WRITTEN INSTRUCTION -
Find the lines below that contain the string "with". Copy each one.
>> begin DATA EXCERPT
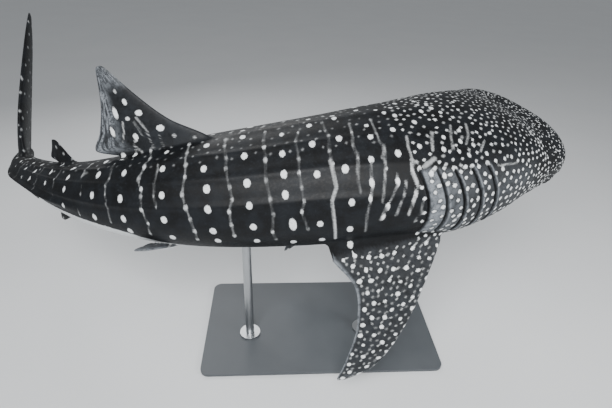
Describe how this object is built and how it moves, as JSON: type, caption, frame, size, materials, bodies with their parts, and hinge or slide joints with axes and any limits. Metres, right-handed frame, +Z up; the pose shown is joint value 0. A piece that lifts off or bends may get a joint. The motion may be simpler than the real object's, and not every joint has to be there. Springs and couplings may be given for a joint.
{
  "type": "whale shark display model",
  "caption": "Life-size whale shark swimming in a gentle bend, with broad flat head, gill slits, spotted skin and swept tail, held over a flat base by rods.",
  "frame": {"origin": "centre of the underside of the stand's base, under the shark's centre of mass", "axes": "+X towards the head, -Y towards the shark's right side, +Z up"},
  "size_m": [5.7508, 3.0126, 3.0426],
  "materials": {
    "skin": "damp satin skin, near-black grey with off-white spots and bars, white belly",
    "eye": "wet black",
    "stand_base": "fine-grained satin paint",
    "stand_rod": "brushed",
    "stand_pad": "matte"
  },
  "bodies": {
    "root": {"head": "skin", "lower_jaw": "skin", "gill_region": "skin", "trunk_front": "skin", "trunk_middle": "skin", "trunk_rear": "skin", "tail_stock": "skin", "first_dorsal_fin": "skin", "second_dorsal_fin": "skin", "anal_fin": "skin", "pectoral_fin_right": "skin", "pectoral_fin_left": "skin", "pelvic_fin_right": "skin", "pelvic_fin_left": "skin", "tail_fin_upper": "skin", "tail_fin_lower": "skin", "eye_right": "eye", "eye_left": "eye", "stand_base": "stand_base", "stand_rod_front": "stand_rod", "stand_rod_rear": "stand_rod", "stand_pad_front": "stand_pad", "stand_pad_rear": "stand_pad"}
  },
  "joints": []
}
>> end DATA EXCERPT
SOLVED EXERCISE -
Describe how this object is built and how it moves, as JSON: type, caption, frame, size, materials, bodies with their parts, and hinge or slide joints with axes and any limits. Metres, right-handed frame, +Z up; the pose shown is joint value 0. A piece that lifts off or bends may get a joint. The motion may be simpler than the real object's, and not every joint has to be there. Springs and couplings may be given for a joint.
  "caption": "Life-size whale shark swimming in a gentle bend, with broad flat head, gill slits, spotted skin and swept tail, held over a flat base by rods.",
    "skin": "damp satin skin, near-black grey with off-white spots and bars, white belly",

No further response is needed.